What to work on:
Please output exactly the lines of the material from the first through the line containing "return shop.finish(body, finish, (middle, LEVER_Y, LEVER_Z))", and nothing more.

Recorded information:
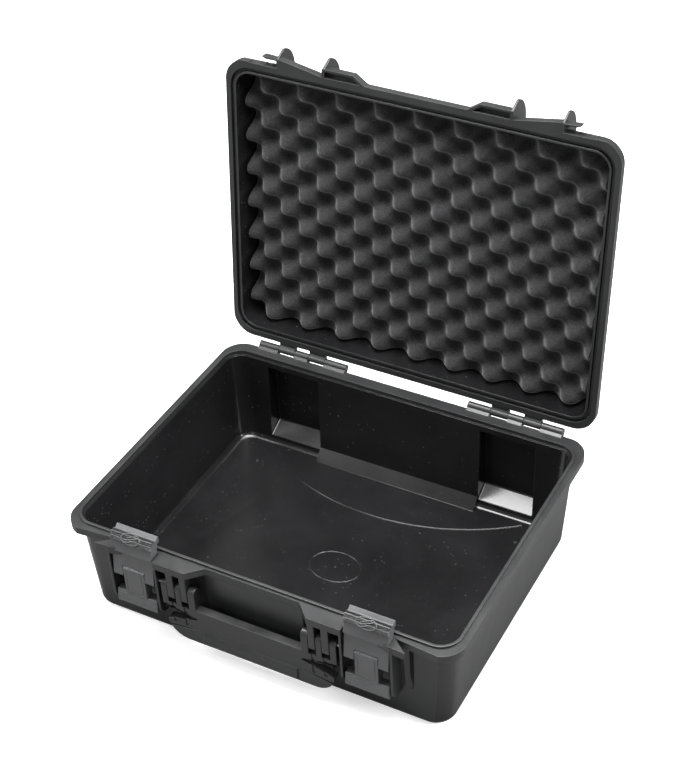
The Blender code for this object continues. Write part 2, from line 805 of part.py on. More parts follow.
def latch_lever(shop, side, sign, finish):
    middle = sign * LATCH_X
    body = shop.add(
        f"latch_lever_{side}",
        plate(
            lever_foot_outline(), middle - LATCH_HALF_WIDTH, middle + LATCH_HALF_WIDTH, turn=ALONG_X
        ),
        helper=False,
    )
    tongue = plate(
        lever_tongue_outline(), middle - TONGUE_HALF_WIDTH, middle + TONGUE_HALF_WIDTH, turn=ALONG_X
    )
    shop.boolean(body, "UNION", [shop.add("lever_add", tongue, True)])
    reach = TONGUE_HALF_WIDTH + 0.002
    holes = [
        cylinder_x(middle - reach, middle + reach, y, z, LATCH_PIN_RADIUS + GAP)
        for y, z in ((LEVER_Y, LEVER_Z), (LINK_Y, LINK_Z))
    ]
    shop.boolean(body, "DIFFERENCE", [shop.add("lever_cut", mesh, True) for mesh in holes])
    return shop.finish(body, finish, (middle, LEVER_Y, LEVER_Z))


def hook_outline():
    """The hook plate in (y, z): up the front, over the rim in a curve, and a lip behind the catch."""
    bend = 0.0085
    bend_centre = (-0.1826 + bend, HOOK_TOP_Z - bend)
    outer = [(-0.1850, HOOK_LEG_Z), (-0.1838, 0.1190)]
    outer += arc(bend_centre, bend, 180, 90, 6)
    inner_top = HOOK_TOP_Z - HOOK_THICKNESS
    lip = [
        (HOOK_BACK_Y, HOOK_TOP_Z),
        (HOOK_BACK_Y, HOOK_LIP_Z),
        (HOOK_BACK_Y - HOOK_LIP_DEPTH, HOOK_LIP_Z),
        (HOOK_BACK_Y - HOOK_LIP_DEPTH - 0.001, inner_top),
    ]
    inner = arc(bend_centre, bend - HOOK_THICKNESS, 90, 180, 5)
    inner += [(-0.1838 + HOOK_THICKNESS, 0.1190), (-0.1850 + HOOK_THICKNESS, HOOK_LEG_Z)]
    return outer + lip + inner


def hook_leg_outline():
    """The lower end of a hook leg in (y, z), thickened back round the link pin."""
    boss = arc((LINK_Y, LINK_Z), LEVER_KNUCKLE_RADIUS, -90, 90, 8)
    return boss + [(-0.1840, LINK_Z + LEVER_KNUCKLE_RADIUS), (-0.1840, LINK_Z - LEVER_KNUCKLE_RADIUS)]


def latch_hook(shop, side, sign, finish):
    middle = sign * LATCH_X
    low, high = middle - LATCH_HALF_WIDTH, middle + LATCH_HALF_WIDTH
    body = shop.add(f"latch_hook_{side}", plate(hook_outline(), low, high, turn=ALONG_X), False)
    window = TONGUE_HALF_WIDTH + 0.0005
    legs = [
        plate(hook_leg_outline(), *ends, turn=ALONG_X)
        for ends in ((low, middle - window), (middle + window, high))
    ]
    shop.boolean(body, "UNION", [shop.add("hook_add", mesh, True) for mesh in legs])
    cuts = [
        box((middle - window, -0.20, 0.06), (middle + window, -0.16, HOOK_WINDOW_Z)),
        cylinder_x(low + 0.0012, high - 0.0012, LINK_Y, LINK_Z, LATCH_PIN_RADIUS + GAP),
    ]
    shop.boolean(body, "DIFFERENCE", [shop.add("hook_cut", mesh, True) for mesh in cuts])
    return shop.finish(body, finish, (middle, LINK_Y, LINK_Z))


def latch_pins(shop, side, sign, finish):
    middle = sign * LATCH_X
    pivot_low, pivot_high = span(
        sign, BRACKET_OUTER_X - GUARD_THICKNESS + 0.0006, BOSS_INNER_X + GUARD_THICKNESS - 0.0006
    )
    pivot = shop.add(
        f"latch_pivot_pin_{side}",
        cylinder_x(pivot_low, pivot_high, LEVER_Y, LEVER_Z, LATCH_PIN_RADIUS),
        False,
    )
    shop.finish(pivot, finish, ((pivot_low + pivot_high) / 2, LEVER_Y, LEVER_Z))
    half = LATCH_HALF_WIDTH - 0.0018
    link = shop.add(
        f"latch_link_pin_{side}",
        cylinder_x(middle - half, middle + half, LINK_Y, LINK_Z, LATCH_PIN_RADIUS),
        False,
    )
    shop.finish(link, finish, (middle, LINK_Y, LINK_Z))


def build():
    clear_scene()
    shop = Workshop()
    shell = material("moulded plastic", PLASTIC, 0.45)
    latch = material("latch plastic", (0.060, 0.061, 0.063, 1.0), 0.50)
    foam = material("charcoal foam", (0.024, 0.024, 0.025, 1.0), 0.95)
    rubber = material("seal rubber", (0.012, 0.012, 0.012, 1.0), 0.70)
    steel = material("pin steel", (0.50, 0.50, 0.50, 1.0), 0.30, metallic=1.0)

    base_shell(shop, shell)
    lid_shell(shop, shell)
    lid_gasket(shop, rubber)
    lid_foam(shop, foam)
    carry_handle(shop, shell)
    for side, sign in (("left", -1), ("right", 1)):
        hinge_pin(shop, side, sign, steel)
        handle_pin(shop, side, sign, steel)
        latch_lever(shop, side, sign, latch)
        latch_hook(shop, side, sign, latch)
        latch_pins(shop, side, sign, steel)
    shop.lid_turn.rotation_euler = (-LID_OPEN, 0.0, 0.0)


build()
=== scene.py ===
"""The look of a hard equipment case: its shells, foam, latches, handle, pins and studio."""

import logging
import math
from dataclasses import dataclass
from enum import Enum
from typing import Callable, Iterable, Sequence

import bmesh
import bpy
from mathutils import Matrix, Vector, noise


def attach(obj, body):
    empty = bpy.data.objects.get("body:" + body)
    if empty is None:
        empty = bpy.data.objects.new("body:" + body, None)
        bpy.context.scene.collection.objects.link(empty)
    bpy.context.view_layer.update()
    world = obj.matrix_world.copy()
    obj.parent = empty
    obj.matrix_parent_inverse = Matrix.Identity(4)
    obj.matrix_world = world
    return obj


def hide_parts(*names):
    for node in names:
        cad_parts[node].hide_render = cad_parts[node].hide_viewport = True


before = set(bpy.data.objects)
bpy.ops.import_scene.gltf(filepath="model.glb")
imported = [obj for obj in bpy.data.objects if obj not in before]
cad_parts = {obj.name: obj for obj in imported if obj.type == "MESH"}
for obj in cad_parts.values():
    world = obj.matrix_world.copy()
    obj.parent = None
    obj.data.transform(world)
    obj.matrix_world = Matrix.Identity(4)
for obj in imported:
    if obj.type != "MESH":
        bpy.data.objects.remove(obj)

log = logging.getLogger("equipment_case")

Point = tuple[float, float]
Corner = tuple[float, float, float]
Mesh = bpy.types.Mesh
SIDES = (("left", -1), ("right", 1))
DUST_GREY = (0.35, 0.34, 0.32, 1.0)
WHITE = (1.0, 1.0, 1.0, 1.0)


class Facing(Enum):
    """Which way an outline faces when it is given thickness."""

    UP = Matrix(((1, 0, 0, 0), (0, 1, 0, 0), (0, 0, 1, 0), (0, 0, 0, 1)))
    ACROSS = Matrix(((0, 0, 1, 0), (1, 0, 0, 0), (0, 1, 0, 0), (0, 0, 0, 1)))
    FORWARD = Matrix(((1, 0, 0, 0), (0, 0, -1, 0), (0, 1, 0, 0), (0, 0, 0, 1)))


class Step(Enum):
    """What one stage of shaping does with its helper solids."""

    JOIN = "UNION"
    CUT = "DIFFERENCE"
    KEEP = "INTERSECT"


@dataclass(frozen=True)
class Oblong:
    """An upright block's plan: half its width, and where its front and back lie."""

    half_x: float
    front: float
    back: float

    def grown(self, amount: float) -> "Oblong":
        """Returns the plan grown outwards all round."""
        return Oblong(self.half_x + amount, self.front - amount, self.back + amount)

    def drawn_in(self, side: float, front: float, back: float) -> "Oblong":
        """Returns the plan drawn in at its sides, front and back."""
        return Oblong(self.half_x - side, self.front + front, self.back - back)


MOUTH = Oblong(0.2175, -0.1614, 0.1559)
MOUTH_CORNER = 0.018


@dataclass(frozen=True)
class Hinge:
    """The hinge line that the lid swings on."""

    y: float = 0.1803
    z: float = 0.1238
    open_angle: float = math.radians(96.4)
    barrel: float = 0.0045
    pin_hole: float = 0.0018
    ends: tuple[float, ...] = (0.0783, 0.1068, 0.1283, 0.1470, 0.1684, 0.1950)

    def swing(self) -> Matrix:
        """Returns the turn that takes the closed lid to its open rest."""
        there = Matrix.Translation((0.0, self.y, self.z))
        turn = Matrix.Rotation(-self.open_angle, 4, "X")
        return there @ turn @ there.inverted()


HINGE = Hinge()
HANDLE_PIN: Point = (-0.1795, 0.0925)
HANDLE_BORE = 0.0023
LEVER_PIN: Point = (-0.1752, 0.1005)
LINK_PIN: Point = (-0.1768, 0.0900)
LATCH_BORE = 0.0019
CORNER_CHORDS = 12
FRONT_WALL = -0.1642
SKIN = 0.0002  # keeps the faces of joined solids out of one plane


def arc(centre: Point, radius: float, start: float, end: float, steps: int) -> list[Point]:
    """Points on a circle.

    Args:
        centre: the circle's centre.
        radius: its radius.
        start: the first angle, in degrees.
        end: the last angle, in degrees.
        steps: the number of chords between them.

    Returns:
        steps + 1 points.
    """
    angles = (math.radians(start + (end - start) * i / steps) for i in range(steps + 1))
    return [(centre[0] + radius * math.cos(a), centre[1] + radius * math.sin(a)) for a in angles]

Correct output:
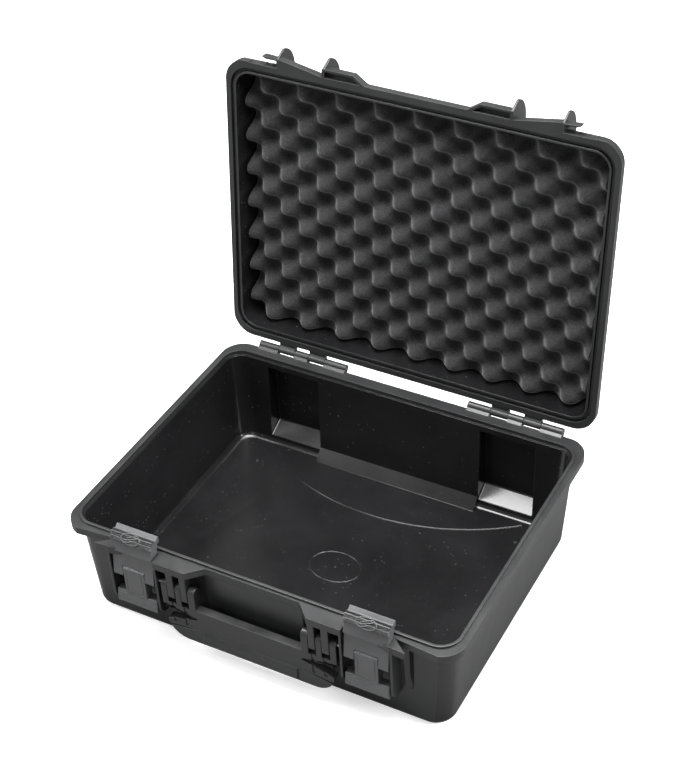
The Blender code for this object continues. Write part 2, from line 805 of part.py on. More parts follow.
def latch_lever(shop, side, sign, finish):
    middle = sign * LATCH_X
    body = shop.add(
        f"latch_lever_{side}",
        plate(
            lever_foot_outline(), middle - LATCH_HALF_WIDTH, middle + LATCH_HALF_WIDTH, turn=ALONG_X
        ),
        helper=False,
    )
    tongue = plate(
        lever_tongue_outline(), middle - TONGUE_HALF_WIDTH, middle + TONGUE_HALF_WIDTH, turn=ALONG_X
    )
    shop.boolean(body, "UNION", [shop.add("lever_add", tongue, True)])
    reach = TONGUE_HALF_WIDTH + 0.002
    holes = [
        cylinder_x(middle - reach, middle + reach, y, z, LATCH_PIN_RADIUS + GAP)
        for y, z in ((LEVER_Y, LEVER_Z), (LINK_Y, LINK_Z))
    ]
    shop.boolean(body, "DIFFERENCE", [shop.add("lever_cut", mesh, True) for mesh in holes])
    return shop.finish(body, finish, (middle, LEVER_Y, LEVER_Z))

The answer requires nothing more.